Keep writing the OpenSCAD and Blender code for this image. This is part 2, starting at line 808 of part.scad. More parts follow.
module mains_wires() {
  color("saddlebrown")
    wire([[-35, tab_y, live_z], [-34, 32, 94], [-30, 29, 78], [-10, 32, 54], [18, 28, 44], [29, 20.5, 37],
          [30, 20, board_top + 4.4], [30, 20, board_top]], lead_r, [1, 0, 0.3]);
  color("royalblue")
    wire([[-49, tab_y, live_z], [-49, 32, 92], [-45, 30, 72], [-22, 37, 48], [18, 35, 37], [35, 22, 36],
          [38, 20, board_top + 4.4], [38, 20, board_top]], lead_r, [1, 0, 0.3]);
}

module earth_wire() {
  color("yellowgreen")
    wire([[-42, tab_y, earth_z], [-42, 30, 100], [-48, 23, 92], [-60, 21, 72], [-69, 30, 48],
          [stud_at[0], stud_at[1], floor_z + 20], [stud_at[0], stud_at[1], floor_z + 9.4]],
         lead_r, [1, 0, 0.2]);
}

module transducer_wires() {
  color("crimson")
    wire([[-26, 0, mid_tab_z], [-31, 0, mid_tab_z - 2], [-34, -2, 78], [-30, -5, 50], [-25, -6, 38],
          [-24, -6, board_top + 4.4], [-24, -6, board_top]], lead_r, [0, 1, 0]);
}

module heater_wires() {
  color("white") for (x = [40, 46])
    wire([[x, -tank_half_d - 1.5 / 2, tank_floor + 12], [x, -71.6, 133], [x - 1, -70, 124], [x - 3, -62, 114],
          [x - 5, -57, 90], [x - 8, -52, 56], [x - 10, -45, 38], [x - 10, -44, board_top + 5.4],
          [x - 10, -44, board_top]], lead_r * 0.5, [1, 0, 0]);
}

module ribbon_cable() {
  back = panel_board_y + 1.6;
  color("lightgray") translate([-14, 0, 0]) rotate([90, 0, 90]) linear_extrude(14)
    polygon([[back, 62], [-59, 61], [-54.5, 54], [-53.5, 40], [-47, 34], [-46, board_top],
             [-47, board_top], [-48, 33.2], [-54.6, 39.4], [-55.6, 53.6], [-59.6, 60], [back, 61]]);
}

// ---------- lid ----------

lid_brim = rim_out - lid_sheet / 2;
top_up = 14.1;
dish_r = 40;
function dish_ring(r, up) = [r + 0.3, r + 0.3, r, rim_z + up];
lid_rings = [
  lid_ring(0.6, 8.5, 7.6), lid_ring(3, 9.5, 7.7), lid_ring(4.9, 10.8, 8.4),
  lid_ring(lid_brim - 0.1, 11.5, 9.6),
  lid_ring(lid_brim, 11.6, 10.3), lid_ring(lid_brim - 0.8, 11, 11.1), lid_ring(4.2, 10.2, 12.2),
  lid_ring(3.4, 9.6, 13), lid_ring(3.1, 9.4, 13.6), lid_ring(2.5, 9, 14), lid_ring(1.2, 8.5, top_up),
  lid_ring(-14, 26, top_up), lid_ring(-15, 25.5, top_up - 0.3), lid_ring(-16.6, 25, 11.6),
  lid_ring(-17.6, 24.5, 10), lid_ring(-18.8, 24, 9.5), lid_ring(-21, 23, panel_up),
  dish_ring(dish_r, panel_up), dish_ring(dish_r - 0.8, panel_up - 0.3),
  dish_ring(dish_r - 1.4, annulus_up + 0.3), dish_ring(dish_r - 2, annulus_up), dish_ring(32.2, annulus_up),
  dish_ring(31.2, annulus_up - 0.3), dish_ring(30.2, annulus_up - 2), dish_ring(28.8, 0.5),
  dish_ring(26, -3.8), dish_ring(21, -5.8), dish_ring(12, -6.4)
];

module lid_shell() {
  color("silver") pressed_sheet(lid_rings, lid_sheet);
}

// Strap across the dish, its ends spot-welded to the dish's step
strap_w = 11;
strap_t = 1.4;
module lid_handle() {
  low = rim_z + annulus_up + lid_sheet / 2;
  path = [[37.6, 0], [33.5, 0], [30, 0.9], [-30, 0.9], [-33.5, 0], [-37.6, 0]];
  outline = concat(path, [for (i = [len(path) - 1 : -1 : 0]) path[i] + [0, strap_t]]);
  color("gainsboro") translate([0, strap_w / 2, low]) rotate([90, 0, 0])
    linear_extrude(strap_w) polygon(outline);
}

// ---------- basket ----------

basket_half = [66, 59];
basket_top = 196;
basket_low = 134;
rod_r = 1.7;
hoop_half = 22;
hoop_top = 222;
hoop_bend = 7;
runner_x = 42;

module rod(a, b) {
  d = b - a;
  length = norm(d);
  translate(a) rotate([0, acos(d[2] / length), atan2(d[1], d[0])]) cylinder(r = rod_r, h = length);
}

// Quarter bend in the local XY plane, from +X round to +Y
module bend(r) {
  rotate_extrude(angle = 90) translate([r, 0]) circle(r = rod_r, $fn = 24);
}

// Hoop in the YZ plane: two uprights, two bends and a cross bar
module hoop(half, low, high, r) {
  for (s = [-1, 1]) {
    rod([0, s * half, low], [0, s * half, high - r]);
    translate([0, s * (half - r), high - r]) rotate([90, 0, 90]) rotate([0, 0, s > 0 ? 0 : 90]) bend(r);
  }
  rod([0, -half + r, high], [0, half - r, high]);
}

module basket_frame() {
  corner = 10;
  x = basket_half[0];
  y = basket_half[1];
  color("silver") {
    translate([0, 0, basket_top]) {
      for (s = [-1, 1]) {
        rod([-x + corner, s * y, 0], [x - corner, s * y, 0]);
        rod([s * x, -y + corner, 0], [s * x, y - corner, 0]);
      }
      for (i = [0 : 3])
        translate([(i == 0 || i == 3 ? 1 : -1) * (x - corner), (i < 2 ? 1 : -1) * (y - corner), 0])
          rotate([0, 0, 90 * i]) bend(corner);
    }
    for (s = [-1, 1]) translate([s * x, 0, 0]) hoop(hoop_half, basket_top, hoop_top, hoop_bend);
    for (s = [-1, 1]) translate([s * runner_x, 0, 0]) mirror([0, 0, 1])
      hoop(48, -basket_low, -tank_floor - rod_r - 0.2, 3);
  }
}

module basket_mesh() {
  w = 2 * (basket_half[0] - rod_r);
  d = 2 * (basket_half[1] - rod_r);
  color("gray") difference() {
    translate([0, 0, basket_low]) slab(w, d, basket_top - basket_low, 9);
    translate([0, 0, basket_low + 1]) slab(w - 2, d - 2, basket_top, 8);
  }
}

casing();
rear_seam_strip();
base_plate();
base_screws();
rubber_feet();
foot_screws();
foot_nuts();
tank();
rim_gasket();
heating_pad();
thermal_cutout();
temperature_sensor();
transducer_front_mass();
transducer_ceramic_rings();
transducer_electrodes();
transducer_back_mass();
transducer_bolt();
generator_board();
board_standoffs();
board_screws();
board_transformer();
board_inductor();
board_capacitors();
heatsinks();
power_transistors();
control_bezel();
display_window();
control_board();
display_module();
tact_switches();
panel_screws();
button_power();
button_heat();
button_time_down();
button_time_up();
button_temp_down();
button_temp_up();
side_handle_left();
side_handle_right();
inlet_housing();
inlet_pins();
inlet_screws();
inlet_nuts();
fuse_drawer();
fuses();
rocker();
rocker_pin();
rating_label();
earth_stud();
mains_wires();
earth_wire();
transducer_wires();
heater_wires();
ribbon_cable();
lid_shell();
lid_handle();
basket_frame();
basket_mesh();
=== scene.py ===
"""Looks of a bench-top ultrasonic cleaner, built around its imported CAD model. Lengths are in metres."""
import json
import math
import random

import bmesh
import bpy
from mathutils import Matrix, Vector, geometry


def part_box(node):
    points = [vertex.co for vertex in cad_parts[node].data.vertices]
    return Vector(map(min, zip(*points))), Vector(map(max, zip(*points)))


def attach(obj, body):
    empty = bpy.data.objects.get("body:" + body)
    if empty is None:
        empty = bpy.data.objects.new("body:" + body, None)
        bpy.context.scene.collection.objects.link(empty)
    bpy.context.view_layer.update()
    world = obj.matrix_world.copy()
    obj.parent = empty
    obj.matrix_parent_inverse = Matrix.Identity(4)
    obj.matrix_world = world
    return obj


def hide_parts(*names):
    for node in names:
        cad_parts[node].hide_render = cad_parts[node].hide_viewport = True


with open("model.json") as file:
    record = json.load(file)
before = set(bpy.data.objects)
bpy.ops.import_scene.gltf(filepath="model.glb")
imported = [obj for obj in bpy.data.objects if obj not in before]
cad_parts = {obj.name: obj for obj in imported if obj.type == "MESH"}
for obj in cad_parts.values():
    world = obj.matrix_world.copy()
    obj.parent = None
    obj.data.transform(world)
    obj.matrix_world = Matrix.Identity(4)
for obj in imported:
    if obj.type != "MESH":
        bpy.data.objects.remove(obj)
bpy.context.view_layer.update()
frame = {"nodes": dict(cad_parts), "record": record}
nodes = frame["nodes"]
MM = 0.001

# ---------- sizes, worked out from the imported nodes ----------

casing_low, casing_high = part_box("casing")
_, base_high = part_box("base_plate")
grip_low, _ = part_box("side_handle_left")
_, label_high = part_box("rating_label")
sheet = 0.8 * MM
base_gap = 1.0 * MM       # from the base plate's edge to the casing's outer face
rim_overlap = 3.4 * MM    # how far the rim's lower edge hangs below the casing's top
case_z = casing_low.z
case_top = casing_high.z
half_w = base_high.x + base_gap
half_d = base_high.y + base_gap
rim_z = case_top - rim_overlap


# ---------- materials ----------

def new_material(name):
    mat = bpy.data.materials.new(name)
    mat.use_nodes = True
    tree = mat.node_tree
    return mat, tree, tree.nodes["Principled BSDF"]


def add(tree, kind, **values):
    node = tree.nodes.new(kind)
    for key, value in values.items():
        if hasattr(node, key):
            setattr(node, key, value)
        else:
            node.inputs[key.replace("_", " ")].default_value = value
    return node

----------

# Aim
Transcribe nothing but the lines from the line with "rear_seam_strip();" through the line with "obj.matrix_world = world", reproducing each exactly.

# The output
rear_seam_strip();
base_plate();
base_screws();
rubber_feet();
foot_screws();
foot_nuts();
tank();
rim_gasket();
heating_pad();
thermal_cutout();
temperature_sensor();
transducer_front_mass();
transducer_ceramic_rings();
transducer_electrodes();
transducer_back_mass();
transducer_bolt();
generator_board();
board_standoffs();
board_screws();
board_transformer();
board_inductor();
board_capacitors();
heatsinks();
power_transistors();
control_bezel();
display_window();
control_board();
display_module();
tact_switches();
panel_screws();
button_power();
button_heat();
button_time_down();
button_time_up();
button_temp_down();
button_temp_up();
side_handle_left();
side_handle_right();
inlet_housing();
inlet_pins();
inlet_screws();
inlet_nuts();
fuse_drawer();
fuses();
rocker();
rocker_pin();
rating_label();
earth_stud();
mains_wires();
earth_wire();
transducer_wires();
heater_wires();
ribbon_cable();
lid_shell();
lid_handle();
basket_frame();
basket_mesh();
=== scene.py ===
"""Looks of a bench-top ultrasonic cleaner, built around its imported CAD model. Lengths are in metres."""
import json
import math
import random

import bmesh
import bpy
from mathutils import Matrix, Vector, geometry


def part_box(node):
    points = [vertex.co for vertex in cad_parts[node].data.vertices]
    return Vector(map(min, zip(*points))), Vector(map(max, zip(*points)))


def attach(obj, body):
    empty = bpy.data.objects.get("body:" + body)
    if empty is None:
        empty = bpy.data.objects.new("body:" + body, None)
        bpy.context.scene.collection.objects.link(empty)
    bpy.context.view_layer.update()
    world = obj.matrix_world.copy()
    obj.parent = empty
    obj.matrix_parent_inverse = Matrix.Identity(4)
    obj.matrix_world = world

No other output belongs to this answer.